Kto z Was nie zadaje sobie pytania: jak najlepiej zainwestować swoje pieniądze? Aby pomóc Wam w tym problemie, w najbliższych tygodniach opublikujemy cykl z kilkoma niestandardowymi pomysłami na to, jak zainwestować różne kwoty pieniędzy.
Oczywiście należy zacząć od tego, jaki jest czas inwestycji i jakie są nasze oczekiwania co do niej. Co innego, gdy mamy w ręku pieniądze, które będą nam potrzebne za pół roku, a co innego, gdy mają być przeznaczone na emeryturę. W najkorzystniejszej sytuacji są osoby, dla których są to po prostu wolne środki bez konkretnego przeznaczenia. I właśnie taką sytuacją zajmiemy się na początek: osoba ma 10 tys. zł i może je dowolnie ulokować. Z góry odrzucamy więc oczywiste rozwiązania takie jak bankowe lokaty czy obligacje skarbowe.
Jeśli koniecznie chcecie skorzystać z tradycyjnych rozwiązań, lepiej już poszukać czegoś bardziej zyskownego. Warto spojrzeć w kierunku obligacji korporacyjnych. Szukajmy tych, które mogą przynieść sporo wyższe zyski niż lokaty czy obligacje skarbowe, ale zwracajmy uwagę na bezpieczeństwo. Obligacje zabezpieczone hipoteką są mniej ryzykowne. Inną opcją na wykorzystanie 10 tys. zł mogą być metale szlachetne. Za tę kwotę kupimy 2 złote i 20 srebrnych monet (każda o wadze jednej uncji).
Ale ciekawiej będzie gdy pomyślimy mniej szablonowo, oto nasze pomysły.

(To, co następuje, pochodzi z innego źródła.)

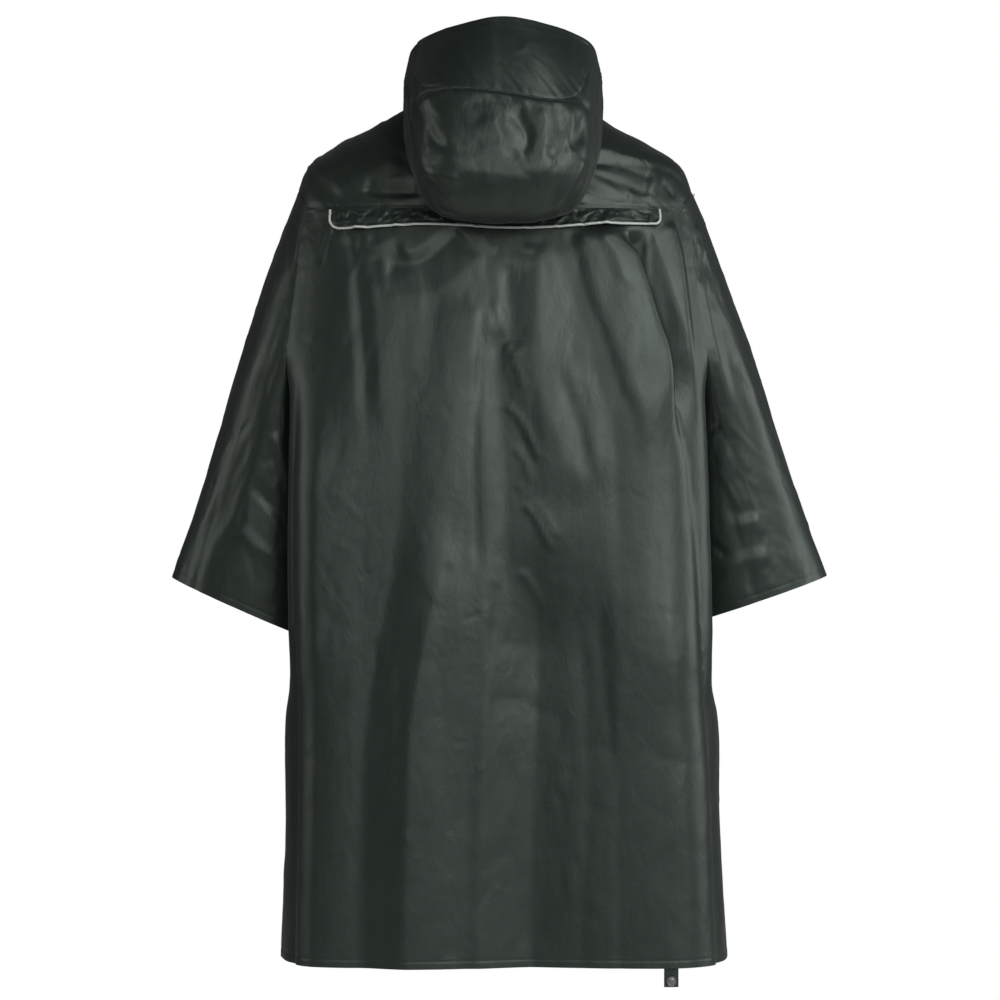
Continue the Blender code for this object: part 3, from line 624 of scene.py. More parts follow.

1) Własny produkt strukturyzowany z ochroną kapitału oparty na… ślepym losie. Oto przepis: z 10 tys. zł 9,7 tys. zł przeznaczamy na roczną lokatę – to zapewni nam ochronę kapitału – po roku odzyskamy 10 tys. zł i na pewno nie będziemy stratni. Zostaje nam 300 zł i za to kupujemy kupony Lotto. Za tę kwotę kupimy 100 kuponów, czyli po dwa na tydzień – emocje zapewnione przez cały rok! Ile można wygrać? Trafiona czwórka to średnio 170 zł, jeśli spośród tych stu kuponów trafimy choć dwie czwórki, zyskamy ponad 300 zł i stopa zwrotu z naszej struktury dorówna przeciętnej lokacie. Każda kolejna trójka (24 zł) lub czwórka to dodatkowe zyski. Piątka to średnio 5,3 tys. zł, jeśli trafimy choć jedną, to nasza struktura zarobi 50 proc. Trafienie w szóśtkę jest tak mało prawdopodobne, że potraktujmy je w kategorii ciekawostki;)
2) Kurs języka obcego. To inwestycja z nieokreśloną stopą zwrotu. Dobra znajomość języka obcego pomaga w znalezieniu lepszej pracy lub uzyskaniu podwyżki na obecnym stanowisku. Spróbujmy pójść nieszablonowo i zamiast angielskiego lub niemieckiego, nauczmy się języka szwedzkiego, węgierskiego lub norweskiego.
3) Kawałek ziemi rolnej. Za 10 tys. zł da się kupić hektar słabej jakości ziemi ornej. Jeśli uda się taką ziemię odrolnić i zmienić jej kwalifikację na budowlaną, a potem podzielić i sprzedać, mamy czysty zysk, którego wysokość wynosić będzie kilkaset procent.
4) Założyć działalność gospodarczą. To opcja dla mających więcej czasu. Z 10 tys. zł nie otworzymy stacji benzynowej lub hotelu, ale z niewielkim punktem usługowym lub przenośną gastronomią (kawa przy wejściu do biurowców?) można ruszyć. Rozważając tę opcję warto rozważyć też ubieganie się o dotację unijną bądź z urzędu pracy. Otrzymanie nawet 20 tys. zł nie jest wcale takie trudne.